Are mortgage rates the same for manufactured homes? Generally, mortgage rates for manufactured homes are not the same as those for traditional, site-built houses. Lenders often price these loans slightly higher to account for perceived risk, especially if the home is not permanently affixed to land. However, programs like FHA, VA, and USDA may narrow the rate gap for qualified buyers.

Is it harder to finance a manufactured home? Financing a manufactured home can be more challenging than securing a loan for a conventional home. The eligibility criteria are often stricter regarding property standards, permanent foundation requirements, and loan programs available. Borrowers with solid credit and homes meeting HUD standards typically have more options and fewer hurdles.

Can I use a manufactured home loan to buy land? Some loan types, like FHA and VA, allow you to finance land and home together. Chattel loans do not; they cover the structure only. Be sure to clarify collateral requirements before committing.

What credit score do I need? FHA starts at 580, VA at 620, and conventional options usually require at least 640. If you fall below these minimums, work to improve your credit or seek lenders offering manual underwriting.

Are rates higher for manufactured home loans? Rates can be slightly higher, especially with chattel loans or when the home is not on owned land. Compare all your options; well-qualified borrowers can still secure highly competitive terms.

Can I get a 30-year term? Yes, most FHA, VA, and conventional loans offer 30-year terms for manufactured homes. Chattel loans typically max out at 15 or 20 years.

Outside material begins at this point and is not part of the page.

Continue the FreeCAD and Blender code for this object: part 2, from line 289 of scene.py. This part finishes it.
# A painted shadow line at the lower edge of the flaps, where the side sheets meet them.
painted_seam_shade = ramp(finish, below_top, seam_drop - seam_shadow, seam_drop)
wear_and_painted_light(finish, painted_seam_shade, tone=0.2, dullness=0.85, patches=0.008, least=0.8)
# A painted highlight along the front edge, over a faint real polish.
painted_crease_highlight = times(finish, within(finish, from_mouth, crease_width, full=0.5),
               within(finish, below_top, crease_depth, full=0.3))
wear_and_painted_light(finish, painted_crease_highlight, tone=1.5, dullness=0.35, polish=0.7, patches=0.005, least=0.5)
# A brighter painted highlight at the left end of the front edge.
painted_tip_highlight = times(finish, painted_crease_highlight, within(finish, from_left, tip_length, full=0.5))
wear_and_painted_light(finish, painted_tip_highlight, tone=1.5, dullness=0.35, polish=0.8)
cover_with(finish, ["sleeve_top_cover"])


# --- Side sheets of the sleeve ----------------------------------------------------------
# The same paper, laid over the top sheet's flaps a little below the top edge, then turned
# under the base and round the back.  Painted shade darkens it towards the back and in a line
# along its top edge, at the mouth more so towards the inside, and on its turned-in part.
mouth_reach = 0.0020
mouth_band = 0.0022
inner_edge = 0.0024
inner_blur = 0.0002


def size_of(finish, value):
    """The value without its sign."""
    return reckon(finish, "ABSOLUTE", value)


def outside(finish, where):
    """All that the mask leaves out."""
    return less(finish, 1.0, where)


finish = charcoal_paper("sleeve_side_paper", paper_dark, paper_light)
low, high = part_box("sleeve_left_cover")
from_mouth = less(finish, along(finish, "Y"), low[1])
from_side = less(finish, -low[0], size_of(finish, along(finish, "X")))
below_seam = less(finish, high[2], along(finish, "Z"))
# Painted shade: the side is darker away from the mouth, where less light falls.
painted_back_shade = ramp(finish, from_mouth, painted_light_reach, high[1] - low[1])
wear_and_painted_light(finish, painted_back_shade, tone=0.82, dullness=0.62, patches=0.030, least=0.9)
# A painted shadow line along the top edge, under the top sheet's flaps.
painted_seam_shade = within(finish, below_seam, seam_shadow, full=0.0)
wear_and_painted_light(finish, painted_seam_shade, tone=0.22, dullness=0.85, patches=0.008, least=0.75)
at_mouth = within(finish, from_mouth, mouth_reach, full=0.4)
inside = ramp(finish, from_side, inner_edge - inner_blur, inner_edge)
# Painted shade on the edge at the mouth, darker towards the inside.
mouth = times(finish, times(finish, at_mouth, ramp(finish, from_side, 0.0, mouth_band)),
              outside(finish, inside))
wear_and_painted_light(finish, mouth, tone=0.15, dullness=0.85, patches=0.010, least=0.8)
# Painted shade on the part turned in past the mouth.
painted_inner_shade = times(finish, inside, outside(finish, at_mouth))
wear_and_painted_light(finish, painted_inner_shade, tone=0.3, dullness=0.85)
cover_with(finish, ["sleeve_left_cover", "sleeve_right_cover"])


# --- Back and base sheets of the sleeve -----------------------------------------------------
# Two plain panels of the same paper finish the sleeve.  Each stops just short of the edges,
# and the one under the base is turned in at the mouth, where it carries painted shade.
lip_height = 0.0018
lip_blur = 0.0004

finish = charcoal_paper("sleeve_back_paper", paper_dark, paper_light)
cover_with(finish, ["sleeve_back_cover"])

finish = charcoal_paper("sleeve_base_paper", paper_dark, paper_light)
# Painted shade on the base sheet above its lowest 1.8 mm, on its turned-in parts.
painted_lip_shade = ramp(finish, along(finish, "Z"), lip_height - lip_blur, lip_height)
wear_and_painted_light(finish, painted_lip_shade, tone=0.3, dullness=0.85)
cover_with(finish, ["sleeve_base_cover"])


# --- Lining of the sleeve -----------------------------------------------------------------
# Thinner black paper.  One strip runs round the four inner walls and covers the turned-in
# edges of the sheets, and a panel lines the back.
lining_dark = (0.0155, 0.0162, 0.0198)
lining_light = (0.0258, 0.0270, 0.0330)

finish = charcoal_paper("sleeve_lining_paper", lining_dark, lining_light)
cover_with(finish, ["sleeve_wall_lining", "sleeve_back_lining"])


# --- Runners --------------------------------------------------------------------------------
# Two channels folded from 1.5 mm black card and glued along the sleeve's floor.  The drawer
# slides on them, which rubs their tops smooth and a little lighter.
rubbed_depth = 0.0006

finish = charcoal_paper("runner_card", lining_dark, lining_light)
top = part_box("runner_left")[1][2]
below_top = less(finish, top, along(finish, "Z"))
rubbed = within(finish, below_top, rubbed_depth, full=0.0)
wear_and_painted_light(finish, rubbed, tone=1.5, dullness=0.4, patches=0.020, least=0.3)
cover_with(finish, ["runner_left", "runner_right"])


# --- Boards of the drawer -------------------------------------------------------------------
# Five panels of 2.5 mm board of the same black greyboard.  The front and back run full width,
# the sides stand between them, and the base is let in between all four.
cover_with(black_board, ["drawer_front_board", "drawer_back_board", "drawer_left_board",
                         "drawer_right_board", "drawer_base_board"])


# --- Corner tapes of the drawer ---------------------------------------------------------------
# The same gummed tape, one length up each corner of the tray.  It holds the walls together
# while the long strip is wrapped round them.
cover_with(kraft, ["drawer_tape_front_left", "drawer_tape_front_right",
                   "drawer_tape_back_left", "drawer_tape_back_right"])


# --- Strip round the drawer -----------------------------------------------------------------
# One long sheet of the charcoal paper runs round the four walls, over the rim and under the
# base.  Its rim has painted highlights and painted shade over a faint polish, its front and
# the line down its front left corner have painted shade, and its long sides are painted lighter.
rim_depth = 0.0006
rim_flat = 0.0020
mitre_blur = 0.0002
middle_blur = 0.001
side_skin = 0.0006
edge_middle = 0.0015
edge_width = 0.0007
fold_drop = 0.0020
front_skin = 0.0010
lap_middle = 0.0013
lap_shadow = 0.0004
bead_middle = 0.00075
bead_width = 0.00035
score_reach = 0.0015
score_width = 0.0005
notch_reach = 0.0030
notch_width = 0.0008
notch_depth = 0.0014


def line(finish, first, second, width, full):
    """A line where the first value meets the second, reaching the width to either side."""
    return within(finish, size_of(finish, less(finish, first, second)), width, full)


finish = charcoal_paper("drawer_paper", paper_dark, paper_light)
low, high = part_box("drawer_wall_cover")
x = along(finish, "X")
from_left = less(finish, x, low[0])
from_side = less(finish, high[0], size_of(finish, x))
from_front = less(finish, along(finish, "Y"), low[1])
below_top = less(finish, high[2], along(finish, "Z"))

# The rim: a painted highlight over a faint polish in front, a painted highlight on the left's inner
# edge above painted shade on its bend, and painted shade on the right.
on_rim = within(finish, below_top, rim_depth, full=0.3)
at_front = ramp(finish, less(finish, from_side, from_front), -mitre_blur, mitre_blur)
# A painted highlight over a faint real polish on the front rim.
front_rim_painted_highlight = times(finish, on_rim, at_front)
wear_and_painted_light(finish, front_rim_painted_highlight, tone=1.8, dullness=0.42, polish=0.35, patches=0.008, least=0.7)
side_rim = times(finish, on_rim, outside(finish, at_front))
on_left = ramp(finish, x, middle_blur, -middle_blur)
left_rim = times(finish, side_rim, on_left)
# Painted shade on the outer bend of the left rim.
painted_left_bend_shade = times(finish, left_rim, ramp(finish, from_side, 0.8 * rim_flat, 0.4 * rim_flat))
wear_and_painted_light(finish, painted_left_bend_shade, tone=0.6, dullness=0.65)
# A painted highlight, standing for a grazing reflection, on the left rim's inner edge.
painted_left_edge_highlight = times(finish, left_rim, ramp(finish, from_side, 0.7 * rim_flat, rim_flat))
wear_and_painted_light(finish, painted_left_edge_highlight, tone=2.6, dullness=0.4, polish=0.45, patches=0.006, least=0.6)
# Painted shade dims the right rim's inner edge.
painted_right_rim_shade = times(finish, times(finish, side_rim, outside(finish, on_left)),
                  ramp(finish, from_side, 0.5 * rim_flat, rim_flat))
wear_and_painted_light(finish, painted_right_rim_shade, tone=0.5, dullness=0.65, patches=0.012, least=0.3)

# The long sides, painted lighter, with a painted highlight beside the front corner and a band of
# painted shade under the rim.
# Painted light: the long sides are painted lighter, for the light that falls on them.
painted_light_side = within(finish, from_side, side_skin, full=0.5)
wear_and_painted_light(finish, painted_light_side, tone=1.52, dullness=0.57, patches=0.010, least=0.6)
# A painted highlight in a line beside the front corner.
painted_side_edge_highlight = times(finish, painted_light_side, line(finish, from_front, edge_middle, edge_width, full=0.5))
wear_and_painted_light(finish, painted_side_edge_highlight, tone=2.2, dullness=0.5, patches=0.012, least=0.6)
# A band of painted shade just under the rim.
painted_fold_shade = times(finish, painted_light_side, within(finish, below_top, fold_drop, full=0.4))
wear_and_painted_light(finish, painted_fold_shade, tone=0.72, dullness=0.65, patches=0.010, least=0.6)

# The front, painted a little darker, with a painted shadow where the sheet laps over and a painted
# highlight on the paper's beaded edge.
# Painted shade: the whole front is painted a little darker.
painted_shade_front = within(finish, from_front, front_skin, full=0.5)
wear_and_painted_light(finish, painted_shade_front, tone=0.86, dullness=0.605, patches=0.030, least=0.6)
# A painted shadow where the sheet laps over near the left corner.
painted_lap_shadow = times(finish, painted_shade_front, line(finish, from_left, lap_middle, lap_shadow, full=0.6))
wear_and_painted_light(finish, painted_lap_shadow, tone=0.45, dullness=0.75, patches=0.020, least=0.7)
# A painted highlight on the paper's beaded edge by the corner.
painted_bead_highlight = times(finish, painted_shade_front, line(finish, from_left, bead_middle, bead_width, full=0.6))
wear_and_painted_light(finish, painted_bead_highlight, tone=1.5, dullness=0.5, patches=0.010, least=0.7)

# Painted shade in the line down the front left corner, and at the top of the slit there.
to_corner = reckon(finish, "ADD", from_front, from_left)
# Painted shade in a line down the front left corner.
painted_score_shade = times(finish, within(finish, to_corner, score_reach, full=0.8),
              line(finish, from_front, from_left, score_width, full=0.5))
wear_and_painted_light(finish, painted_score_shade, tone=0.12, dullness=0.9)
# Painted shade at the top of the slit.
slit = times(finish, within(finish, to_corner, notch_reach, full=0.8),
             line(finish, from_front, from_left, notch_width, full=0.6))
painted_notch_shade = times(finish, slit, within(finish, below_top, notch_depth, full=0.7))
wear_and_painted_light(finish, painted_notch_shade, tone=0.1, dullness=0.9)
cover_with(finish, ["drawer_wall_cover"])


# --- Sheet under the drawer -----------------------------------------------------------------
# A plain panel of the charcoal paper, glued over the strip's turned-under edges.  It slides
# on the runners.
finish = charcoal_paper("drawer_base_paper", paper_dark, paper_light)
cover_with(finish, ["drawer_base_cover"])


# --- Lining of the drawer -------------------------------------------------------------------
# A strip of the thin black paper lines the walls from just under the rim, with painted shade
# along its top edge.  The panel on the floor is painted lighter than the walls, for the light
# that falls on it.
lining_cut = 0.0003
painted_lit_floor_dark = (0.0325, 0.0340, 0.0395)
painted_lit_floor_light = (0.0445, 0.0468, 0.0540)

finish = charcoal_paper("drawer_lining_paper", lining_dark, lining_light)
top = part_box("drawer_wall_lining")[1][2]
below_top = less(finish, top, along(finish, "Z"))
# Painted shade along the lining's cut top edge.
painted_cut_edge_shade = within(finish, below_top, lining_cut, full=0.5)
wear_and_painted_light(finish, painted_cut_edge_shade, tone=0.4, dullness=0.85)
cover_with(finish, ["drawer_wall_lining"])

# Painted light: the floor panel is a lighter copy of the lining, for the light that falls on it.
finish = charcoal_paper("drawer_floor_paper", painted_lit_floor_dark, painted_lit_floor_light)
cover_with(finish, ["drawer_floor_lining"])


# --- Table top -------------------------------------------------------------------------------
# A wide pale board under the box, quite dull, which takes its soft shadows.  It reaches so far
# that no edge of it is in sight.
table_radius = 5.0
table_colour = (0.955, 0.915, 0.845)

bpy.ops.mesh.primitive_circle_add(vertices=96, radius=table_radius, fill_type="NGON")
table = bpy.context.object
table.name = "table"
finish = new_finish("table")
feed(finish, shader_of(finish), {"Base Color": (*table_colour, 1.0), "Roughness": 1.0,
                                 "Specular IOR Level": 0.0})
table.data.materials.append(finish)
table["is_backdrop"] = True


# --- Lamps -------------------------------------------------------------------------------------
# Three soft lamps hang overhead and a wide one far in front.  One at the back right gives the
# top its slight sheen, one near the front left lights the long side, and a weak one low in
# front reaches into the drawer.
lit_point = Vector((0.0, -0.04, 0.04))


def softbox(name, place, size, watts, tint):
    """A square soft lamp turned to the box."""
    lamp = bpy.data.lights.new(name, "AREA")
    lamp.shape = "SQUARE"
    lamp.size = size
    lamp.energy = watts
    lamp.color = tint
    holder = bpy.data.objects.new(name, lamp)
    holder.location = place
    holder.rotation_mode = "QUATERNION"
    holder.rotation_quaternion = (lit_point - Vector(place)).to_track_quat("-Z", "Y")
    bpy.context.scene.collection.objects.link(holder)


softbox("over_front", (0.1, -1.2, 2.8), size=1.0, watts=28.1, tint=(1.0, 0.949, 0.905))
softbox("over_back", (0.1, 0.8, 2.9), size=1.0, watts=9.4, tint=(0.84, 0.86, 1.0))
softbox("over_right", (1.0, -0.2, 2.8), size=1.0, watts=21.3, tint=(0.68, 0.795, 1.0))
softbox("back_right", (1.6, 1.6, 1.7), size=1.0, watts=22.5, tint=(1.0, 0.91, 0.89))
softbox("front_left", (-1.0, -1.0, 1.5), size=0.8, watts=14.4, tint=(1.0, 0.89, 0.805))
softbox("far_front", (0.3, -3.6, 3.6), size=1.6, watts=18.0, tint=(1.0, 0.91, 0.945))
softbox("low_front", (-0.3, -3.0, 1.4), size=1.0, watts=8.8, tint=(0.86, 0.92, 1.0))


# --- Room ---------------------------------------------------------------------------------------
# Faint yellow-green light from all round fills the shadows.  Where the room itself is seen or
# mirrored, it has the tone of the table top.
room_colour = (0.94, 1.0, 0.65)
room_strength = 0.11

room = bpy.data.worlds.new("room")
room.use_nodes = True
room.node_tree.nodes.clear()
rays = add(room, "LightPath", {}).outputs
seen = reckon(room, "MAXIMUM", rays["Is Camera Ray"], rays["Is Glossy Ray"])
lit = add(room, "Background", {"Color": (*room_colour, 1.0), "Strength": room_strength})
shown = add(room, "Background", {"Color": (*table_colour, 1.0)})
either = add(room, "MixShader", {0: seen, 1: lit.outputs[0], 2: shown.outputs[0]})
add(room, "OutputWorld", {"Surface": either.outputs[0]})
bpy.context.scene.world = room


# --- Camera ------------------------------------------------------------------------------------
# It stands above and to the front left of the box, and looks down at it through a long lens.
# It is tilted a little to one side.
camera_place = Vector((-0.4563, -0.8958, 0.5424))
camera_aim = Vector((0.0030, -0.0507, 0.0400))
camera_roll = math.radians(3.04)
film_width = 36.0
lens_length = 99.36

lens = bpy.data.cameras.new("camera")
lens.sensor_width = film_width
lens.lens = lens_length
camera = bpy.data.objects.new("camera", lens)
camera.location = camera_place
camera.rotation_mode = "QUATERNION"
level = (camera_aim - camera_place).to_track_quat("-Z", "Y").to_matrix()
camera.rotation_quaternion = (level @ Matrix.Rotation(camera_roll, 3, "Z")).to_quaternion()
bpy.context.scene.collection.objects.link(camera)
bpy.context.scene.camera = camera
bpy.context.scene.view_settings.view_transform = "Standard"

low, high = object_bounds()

What documents are required to apply? Be ready to submit photo ID, proof of income, the purchase agreement, evidence of HUD compliance, and insurance documents. Missing or outdated paperwork can delay your approval.

Can I refinance my manufactured home loan? Many lenders allow refinancing. It can lower your rate or payment or let you tap home equity. Requirements vary by loan type and property status.